[Haskell-beginners] Re: Classes in Polymorphic Constructors
John Smith
voldermort at hotmail.com
Mon Aug 23 15:17:18 EDT 2010
On 23/08/2010 20:28, Brandon S Allbery KF8NH wrote:
> On 8/23/10 12:12 , John Smith wrote:
>> On 23/08/2010 18:32, Ertugrul Soeylemez wrote:
>>> John Smith<voldermort at hotmail.com> wrote:
>>>
>>>> Why can polymorphic data constructors not be instantiated as a class?
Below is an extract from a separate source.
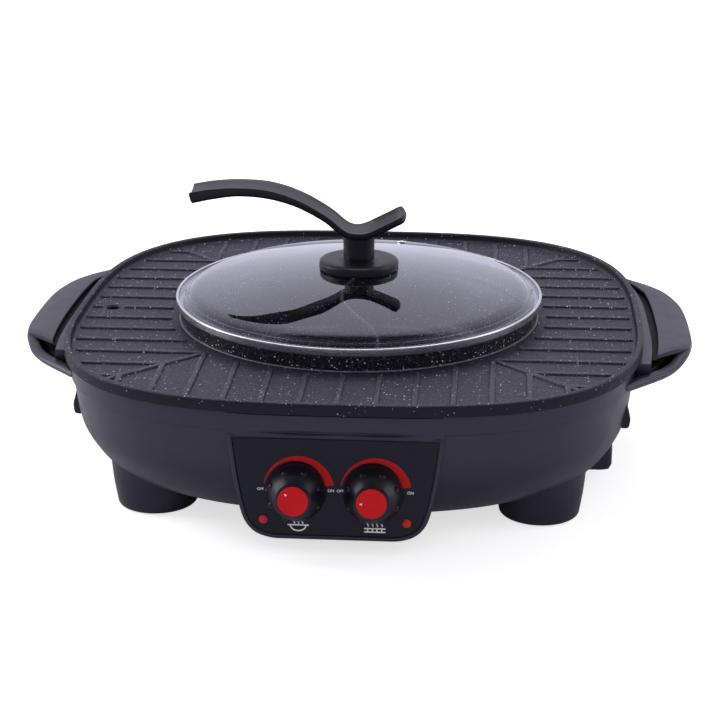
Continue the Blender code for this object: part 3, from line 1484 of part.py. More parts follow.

>>>> (not sure if I used the right terminology there)
>>>>
>>>> For example,
>>>>
>>>> a = [1,True]::[Show]
>>>> b = "foo":a
>>>> c = map show b
>>>>
>>>> This would obviate the need for wrapper types
>>>
>>> Your type signature doesn't make sense. You are confusing type classes
>>> with types. Show is a type class.
>>
>> My question was why doesn't the type system allow classes to be used in this
>> way. It's the equivalent of a base class or interface in OO.
>
> Typeclasses are not classes, and Haskell values are not objects. In OO
> languages, objects carry around dictionaries with full details of what they
> can do. Haskell values, on the other hand, don't actually carry around
> anything; what they can do is specified by the type. If the type is (Show a
> => [a]), that means the *only* thing you can do with an (a) is to call
> (show) on it.
>
> (1) Since this is almost certainly not what you intend,
Wouldn't this be a useful feature? For example, [Show] could contain a list of values for serialising to strings, and
ditto for any other typeclass. When you say "Since this is almost certainly not what you intend", is there something
else which could be intended by such code?
> Haskell insists you
> acknowledge that by specifying the type as ([forall a. Show a => a]), making
> it explicit that the scope of (a) is limited to inside the brackets ---
> meaning that, since anything wanting to use it has to go through the
> brackets, *all* it knows is that it can invoke (show) on it.
>
> (2) Again, values are not objects --- there is no method dictionary hidden
> inside of them. Typeclass dictionaries are carried *outside* of values, as
> hidden arguments to functions that are declared with types that are
> typeclass members. Which is why you can't say (a = [1,True] :: [forall a.
> Show a => a]): there's nowhere to put the dictionary in the value
> ([1,True]). This is why a wrapper is required; the wrapper provides a place
> for the hidden argument.
>
> Summary: If you want an OO language, use an OO language. Haskell isn't one.
>
> There are some outdated examples of OO extensions for Haskell that I don't
> think are maintained any more, notably "OOHaskell". They're not maintained
> due to lack of interest. If you want such a thing, you'll have to modernize
> it yourself.
I don't want OO, just for typeclasses to be usable as types in polymorphism, seeing as both are equally relevant as a
definition of constraints. (There's probably a better way to word that.)